La fugue d’Anna, premier roman vibrant du Sicilien Mattia Corrente

« Regarde-moi, Anna. J’ai mis mon jean délavé que tu détestais tant ». C’est à son épouse disparue depuis un an que Severino s’adresse ici. Et c’est à elle qu’il s’adressera tout au long d’un récit vibrant et polyphonique : un périple explorant sa Sicile natale à la recherche de son amour perdu. De Stromboli, l’île sur laquelle ils s’étaient établis, à Librizzi, leur ville natale, l’époux délaissé explore à rebours ce couple construit sur une série de rancoeurs et de malentendus. Moins solaire, moins solide que sa jumelle Nina, Anna menaçait pourtant de fuir dès le jour de son mariage. « Moi, je serai malheureuse toute ma vie », annonce-t-elle à un Severino bien trop énamouré pour l’abandonner ici.

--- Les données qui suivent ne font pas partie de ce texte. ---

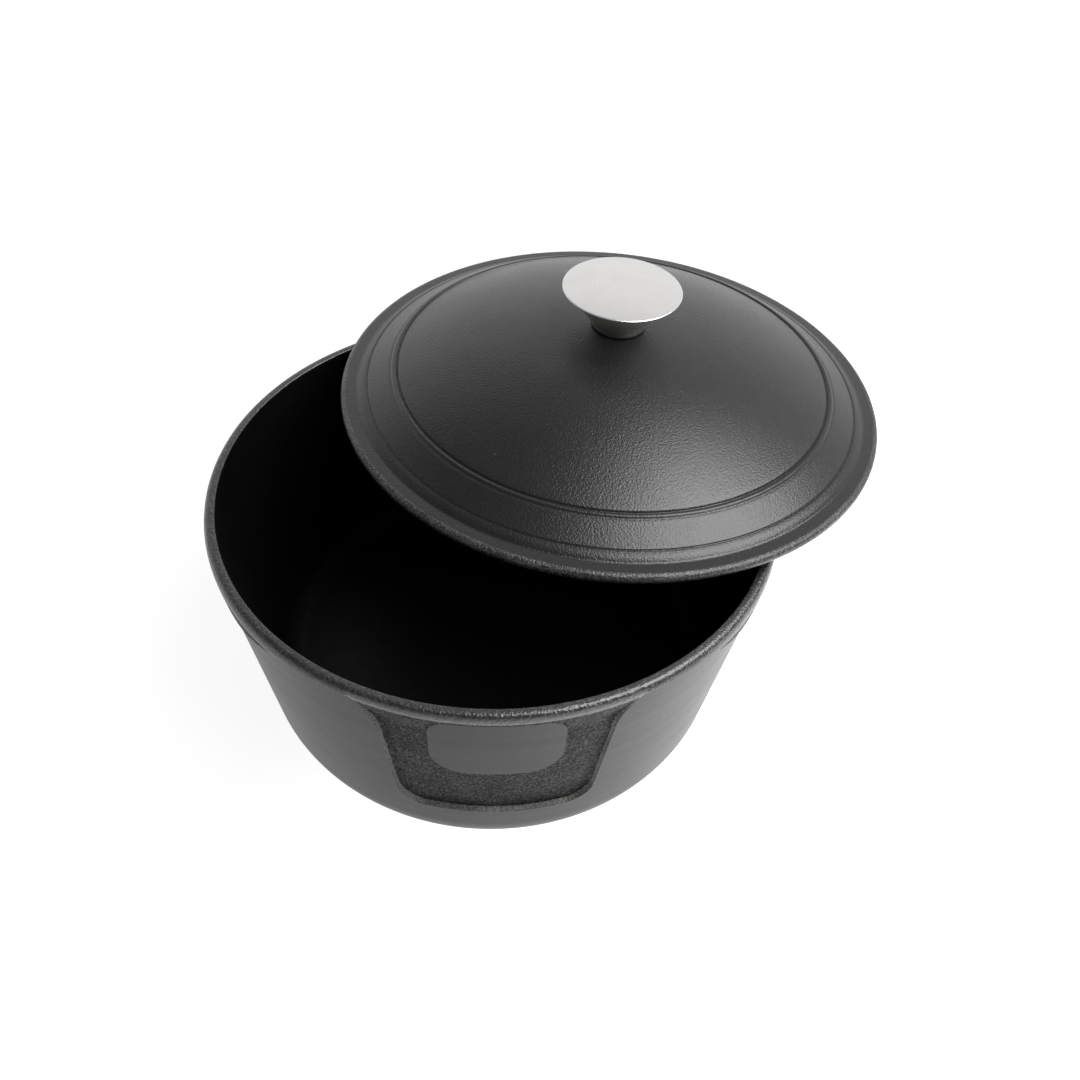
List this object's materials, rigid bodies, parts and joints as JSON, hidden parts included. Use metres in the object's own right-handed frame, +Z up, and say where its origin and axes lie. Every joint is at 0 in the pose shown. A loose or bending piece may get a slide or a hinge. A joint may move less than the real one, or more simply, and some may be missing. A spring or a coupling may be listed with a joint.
{
  "type": "dutch oven",
  "caption": "Round cast iron pot with machined tapered walls and sunk grip panels, and a domed cast iron lid with a trumpet-shaped steel knob, standing ajar.",
  "frame": {"origin": "centre of the pot's flat base, where the pot's axis meets the surface it stands on", "axes": "+Z up along the pot's axis, the two grip panels face -Y and +Y, +X to the right when the front panel is faced"},
  "size_m": [0.3123, 0.3166, 0.1764],
  "materials": {
    "pot_iron": "satin",
    "lid_iron": "matte",
    "gasket_rubber": "matte",
    "knob_dark_steel": "brushed",
    "knob_steel": "satin",
    "fixing_steel": "satin"
  },
  "bodies": {
    "pot": {"pot_body": "pot_iron"},
    "lid_set": {"lid": "lid_iron", "knob_gasket": "gasket_rubber", "knob_cone": "knob_dark_steel", "knob_cap": "knob_steel", "knob_insert": "fixing_steel", "lid_screw": "fixing_steel", "lid_washer": "fixing_steel"}
  },
  "joints": [
    {"name": "lid_lift", "type": "slide", "parent": "pot", "child": "lid_set", "axis": [0, 0, 1], "range_m": [0, 0.12]}
  ]
}
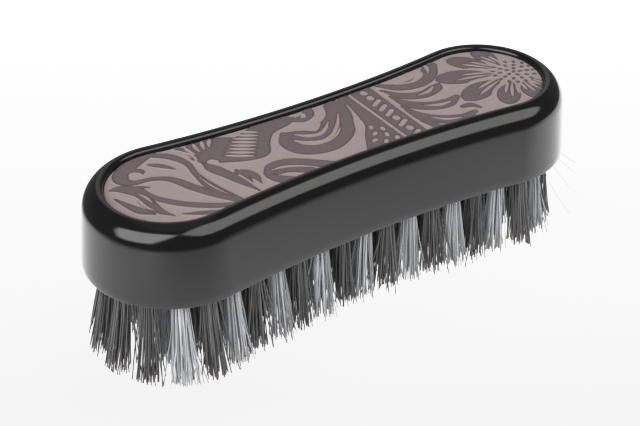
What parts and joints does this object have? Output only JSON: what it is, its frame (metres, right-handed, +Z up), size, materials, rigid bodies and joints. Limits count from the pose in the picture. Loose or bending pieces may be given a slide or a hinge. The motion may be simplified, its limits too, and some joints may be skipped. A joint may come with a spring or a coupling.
{
  "type": "clothes brush",
  "caption": "Hand-held clothes brush with a waisted gloss plastic handle, a decorated inlay let into its rounded top, and stiff tufts in alternating dark and light rows.",
  "frame": {"origin": "middle of the flat plane of the bristle tips, straight below the middle of the handle", "axes": "+X along the length of the brush, +Y across it, +Z up from the bristle tips to the inlay on top"},
  "size_m": [0.15, 0.0486, 0.0477],
  "materials": {
    "gloss_black": "polished black moulding",
    "inlay": "matte pinkish taupe with raised grey-mauve ornament and fine grain",
    "block_black": "fine matte moulded",
    "adhesive": "dull film",
    "bristle_dark": "dark grey synthetic filament with a soft sheen",
    "bristle_light": "light blue-grey synthetic filament with a soft sheen",
    "screw_steel": "bright zinc-plated",
    "anchor_wire": "drawn flat wire"
  },
  "bodies": {
    "root": {"handle_shell": "gloss_black", "inlay_panel": "inlay", "adhesive_sheet": "adhesive", "bristle_block": "block_black", "cover_screws": "screw_steel", "tuft_row_01": "bristle_dark", "tuft_row_02": "bristle_light", "tuft_row_03": "bristle_dark", "tuft_row_04": "bristle_light", "tuft_row_05": "bristle_dark", "tuft_row_06": "bristle_light", "tuft_row_07": "bristle_dark", "tuft_row_08": "bristle_light", "tuft_row_09": "bristle_dark", "tuft_row_10": "bristle_light", "tuft_row_11": "bristle_dark", "tuft_row_12": "bristle_light", "tuft_row_13": "bristle_dark", "tuft_row_14": "bristle_light", "tuft_row_15": "bristle_dark", "tuft_row_16": "bristle_light", "tuft_row_17": "bristle_dark", "tuft_row_18": "bristle_light", "tuft_row_19": "bristle_dark", "anchor_row_01": "anchor_wire", "anchor_row_02": "anchor_wire", "anchor_row_03": "anchor_wire", "anchor_row_04": "anchor_wire", "anchor_row_05": "anchor_wire", "anchor_row_06": "anchor_wire", "anchor_row_07": "anchor_wire", "anchor_row_08": "anchor_wire", "anchor_row_09": "anchor_wire", "anchor_row_10": "anchor_wire", "anchor_row_11": "anchor_wire", "anchor_row_12": "anchor_wire", "anchor_row_13": "anchor_wire", "anchor_row_14": "anchor_wire", "anchor_row_15": "anchor_wire", "anchor_row_16": "anchor_wire", "anchor_row_17": "anchor_wire", "anchor_row_18": "anchor_wire", "anchor_row_19": "anchor_wire"}
  },
  "joints": []
}
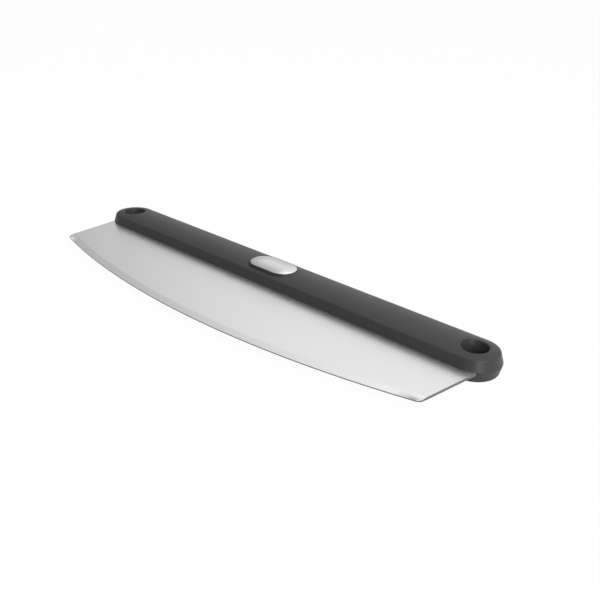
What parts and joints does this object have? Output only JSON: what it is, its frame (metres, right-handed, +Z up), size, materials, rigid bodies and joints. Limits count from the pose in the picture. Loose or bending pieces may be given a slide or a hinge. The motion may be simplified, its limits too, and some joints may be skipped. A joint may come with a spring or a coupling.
{
  "type": "rocking pizza knife",
  "caption": "Two-handed rocking pizza knife: a long steel blade with a curved edge, clamped between the shells of a full-length plastic handle with hanging holes and an oval badge.",
  "frame": {"origin": "centre of the flat underside of the handle, with the knife lying flat", "axes": "+X along the handle, the cutting edge towards -Y, +Z up out of the badge side"},
  "size_m": [0.3798, 0.1061, 0.0175],
  "materials": {
    "handle_plastic": "fine moulded satin",
    "handle_plastic_lower": "fine moulded satin",
    "blade_steel": "satin, ground along its length",
    "screw_steel": "plated",
    "plug_plastic": "fine moulded satin",
    "frame_plastic": "smooth satin",
    "adhesive": "foam tape",
    "badge_metal": "fine satin"
  },
  "bodies": {
    "root": {"handle_top_shell": "handle_plastic", "handle_bottom_shell": "handle_plastic_lower", "blade": "blade_steel", "shell_screws": "screw_steel", "screw_plugs": "plug_plastic", "badge_frame": "frame_plastic", "badge_pad": "adhesive", "badge_plate": "badge_metal"}
  },
  "joints": []
}
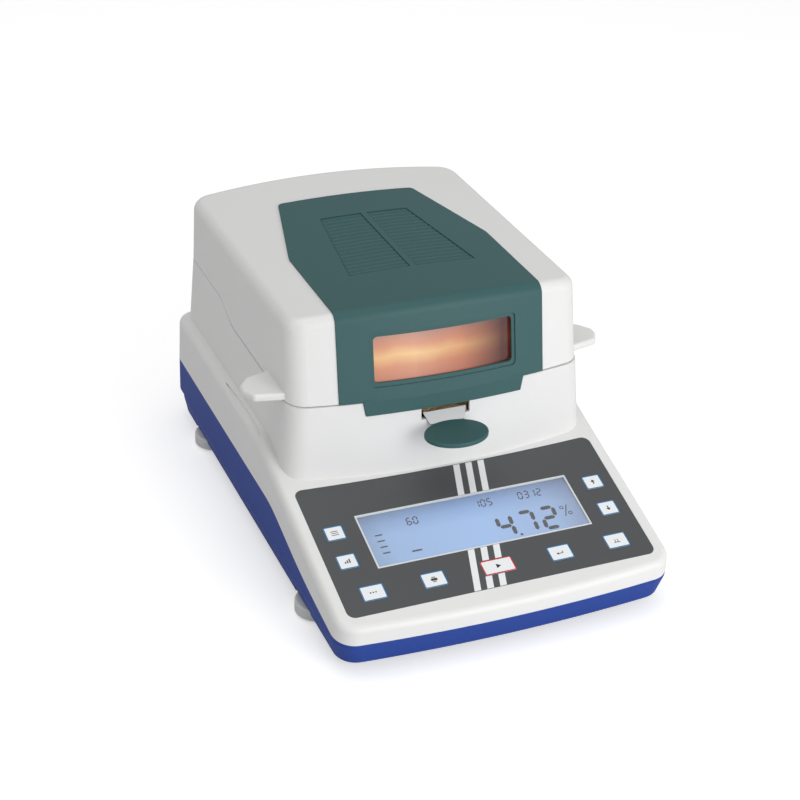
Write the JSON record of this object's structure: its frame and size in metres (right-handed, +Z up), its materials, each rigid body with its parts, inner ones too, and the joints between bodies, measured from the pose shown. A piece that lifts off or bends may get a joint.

L’ombre de Peppe, père déserteur d’Anna, plane sur cette existence mélancolique comme un mauvais souvenir, mais aussi comme la promesse d’une autre vie. « Il faut quand même du courage pour s’enfuir et ne plus revenir, pour essayer d’être quelqu’un d’autre tant qu’on est encore en vie », conclura ce dernier.

Peinture précise

Le rêve d’une vie loin des contraintes de la vie de famille et de ces foyers étouffants du Sud, où l’amour ne semble jamais être une option pérenne, traverse cette fugue à plusieurs voix. « L’amour vient avec les enfants », promettra la mère, Serafina, à une Anna perplexe. Loin des joies qui lui avaient été promises, le chemin vers la maternité sera, lui aussi, douloureux. Donner de la voix à une absente, disparue à elle-même avant même de s’être soustraite aux autres, est une des belles idées au cœur de ce premier roman. 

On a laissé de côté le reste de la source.